Benutzer:Ava Zweig/Ich weiß, warum der gefangene Vogel singt

aus Wikipedia, der freien Enzyklopädie

Ich weiß, warum der gefangene Vogel singt (engl. I Know Why the Caged Bird Sings) ist die erste Autobiografie der amerikanischen Schriftstellerin und Aktivistin Maya Angelou. In dieser ersten von insgesamt sieben Autobiografien schildert Angelou ihr Aufwachsen in den amerikanischen Südstaaten der 1930er Jahre. Die Handlung des 1969 veröffentlichten Werkes wird aus der Retrospektive der erwachsenen Autorin geschildert und erzählt durch die Kindheitsaugen der jungen Maya in detaillierten Bildern die gewaltsame Unterdrückung der afroamerikanischen Bevölkerung. Angelous Autobiografie gilt als wichtiger Bestandteil der afroamerikanischen Literaturgeschichte. Als bedeutender Bildungsroman wird Ich weiß, warum der gefangene Vogel singt als Pflichtlektüre an zahlreichen Schulen und Universitäten unterrichtet. Die erste deutsche Übersetzung erschien im Jahr 1980 beim Verlag Stroemfeld.

Inhalt

Handlung

Stamps, 1931: Die dreijährige Maya und ihr älterer Bruder Bailey erreichen den Bahnhof von Stamps, einer kleinen Stadt im Bundesstaat Arkansas, wo die beiden nach der Scheidung ihrer Eltern bei ihrer streng konservativen Großmutter Momma leben sollen. Aufgrund der Rassentrennung lebt Mayas Großmutter im afroamerikanischen Teil der Stadt, wo sie den einzigen Krämerladen ganz Stamps betreibt. Bereits in jungen Jahren erlebt Maya das Ausmaß des rassistischen Hasses in Stamps, dem sie und ihre Familie ausgesetzt sind. Die permanente Bedrohung geht sogar so weit, dass Momma eines Tages Willie, ihren körperlich beeinträchtigten Sohn, im Gemüsekasten verstecken muss, um ihn vor den „Jungs“ des Ku-Klux-Klans zu schützen.

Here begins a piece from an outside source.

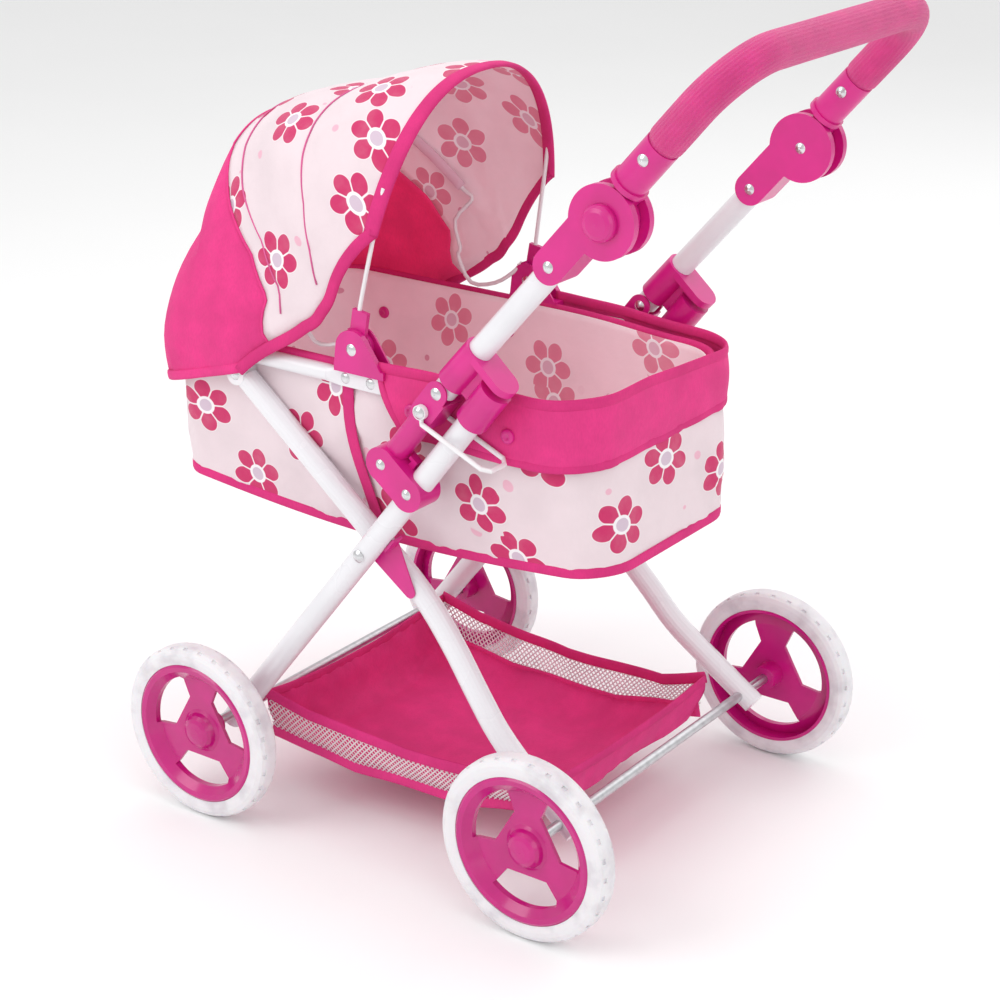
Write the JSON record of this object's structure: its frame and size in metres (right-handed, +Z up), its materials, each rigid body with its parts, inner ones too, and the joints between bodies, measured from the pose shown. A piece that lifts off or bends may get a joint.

Eines Tages werden Maya und Bailey unerwartet von ihrem Vater Daddy Bailey abgeholt und zu ihrer Mutter Vivian nach St. Luis gebracht. Diese zieht mit den Kindern zu ihrem Freund Mr. Freeman, von dem Maya sexuell missbraucht wird. Bailey und Vivian erfahren von der Vergewaltigung, woraufhin Mr. Freeman verurteilt wird. Kurze Zeit nach seinem Gefängnisaufenthalt wird er tot aufgefunden, woraufhin Maya ihre Onkel hinter dem Mord Mr. Freemans vermutet. Die achtjährige Maya sieht sich verantwortlich für den Tod Mr. Freemans und schottet sich immer mehr von ihrem Umfeld ab. Sie hört für einige Jahre auf zu Sprechen und kommuniziert einzig und allein mit Bailey.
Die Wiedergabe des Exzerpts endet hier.